Published: Jun 11, 2020
driving growth and innovation with a digital factory approach
Series 1 of 6 on NCS Digital Factory
Most businesses today recognise that the ability to innovate is a vital driver of growth. Yet many also report that their path to innovation success is far from straightforward. A common challenge involves successfully bringing a new product or service to market. All too often, a digital initiative that promises to deliver value can end up failing to scale and ‘graduate,’ leaving behind wasted time, money and unmet expectations.
Take the example of a leading healthcare services provider that wanted to investigate whether using distributed ledger technology would help it reduce fraudulent or duplicate claims more effectively. It designed and tested a blockchain proof of concept (POC), using a limited dataset extracted especially for the project. The initiative delivered exciting results, but then the organisation hit a stumbling-block. Claims data across the organisation’s internal systems was not sufficiently digitised to support the successful uptake of the POC more widely. The project could not carry through to market launch and scale.
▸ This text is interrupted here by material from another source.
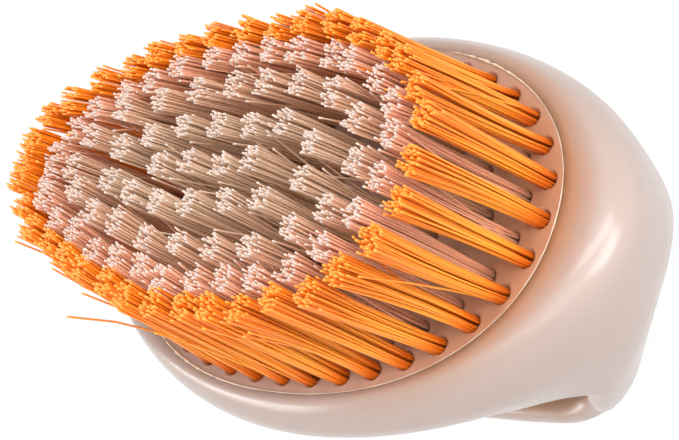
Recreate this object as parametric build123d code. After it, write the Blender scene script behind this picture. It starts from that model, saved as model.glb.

What’s keeping organisations from driving innovation successfully? And how best can they ensure their POCs don’t end up as mere ‘innovation theatre’ – ideas that burn brightly but fail to scale, thus staying stuck at the level of a one-off performance?
Embracing innovation: The three biggest challenges
Companies need to decide how close to the core of their business they are willing to anchor their innovation agenda.
Problems often arise when companies set up an agile team or innovation centre to develop a one-off new idea or switch to more agile ways of working, but leave the team siloed, outside the main order of business. As a result, they may struggle to diffuse the required digital capabilities and approaches across existing work structures when it’s time to take the new product or service to scale.
Typically, challenges arise in three areas.
- Technological challenges. Companies seeking to execute a POC within the shortest possible timeframe often choose to run innovation projects on a different solution stack from their ‘business as usual’ (BAU) one. They may take different development approaches as well. This can cause problems beyond the POC phase, as the work may require significant re-development. Companies may also face technical feasibility challenges that weren’t evident when the agile team developed its idea within its ‘innovation silo.’
- Management alignment challenges. Senior leadership commitment and buy-in is critical for any organisation that wishes to innovate effectively. If innovation projects (including POCs) are commissioned as ad-hoc initiatives whose outcome will not change the priorities of the overall business – its strategy, KPIs or investment – there’s a greater chance the initiative will fail.
- Cultural challenges. Companies may lack the supportive culture required to push out new digital capabilities quickly, such as cross-functional teams, agile ways of working, and a willingness to get to grips with new technologies. Such approaches aren’t just about following new processes. Success also requires adopting a new mindset across the broader company, where people feel empowered to embrace self-organising teams, a spirit of experimentation, and a willingness to fail while actively learning from any failure.
Adopting a digital factory approach
Recognising the challenges involved with scaling innovation, many companies are beginning to use a “digital factory” approach. This involves doubling down on the focus to innovate and transform, deepening the adoption of agile ways of working and diffusing these through to the larger organisation.
Like its physical counterpart, a digital factory gives teams space and a supportive environment to build and develop high-quality outputs. As well as enabling the entire chain of POC activities, from ideation through to development, it also builds vital bridges between the innovation agenda and key functions and processes, across the enterprise. Key stakeholders are involved and invested right from the start of any initiative. That way, their expertise can be tapped as valuable input into digital factory projects, helping companies ensure that the product or service they are developing is highly user-desirable.
As more employees are involved in factory projects, more people get to experience first-hand a new way of working. Put another way, the digital factory brings more agile and customer-centric approaches commonly deployed in innovation labs back to the wider organisation.
Enterprises thus gain not just the factory’s outputs, but a powerful set of tools to bring the transformation of their people, culture and processes closer to the core of the business.
Starting-points for scaling success
Drawing on multidisciplinary capabilities and deep experience working with leading organisations across sectors, NCS has a comprehensive digital factory approach to help businesses accelerate innovation. It starts with the following three steps.
- Defining the focus. Innovation agendas can differ widely. Some companies may want to focus on ideation or new product development while for others, there may be a wish to concentrate on application modernisation. Whatever the goal, the starting point is to ensure that a company’s digital factory approach is aligned with its overall business strategy as well as its transformation agenda.
- Building an innovation culture. Companies can learn how to introduce an innovation culture that is not merely confined to the digital factory but adopted right across the organisation
- Implementing scalable digital platforms and technology. Designing a factory that can graduate its output starts with choosing technology and platforms that can bridge applications and services into a company’s core technology environment without losing time to significant redevelopment.
When organisations transform and align their digital capabilities using these approaches, they’re better positioned to find innovative growth opportunities ahead of competitors. That way, they can do much more than simply adapt to the digital age – they can thrive in it.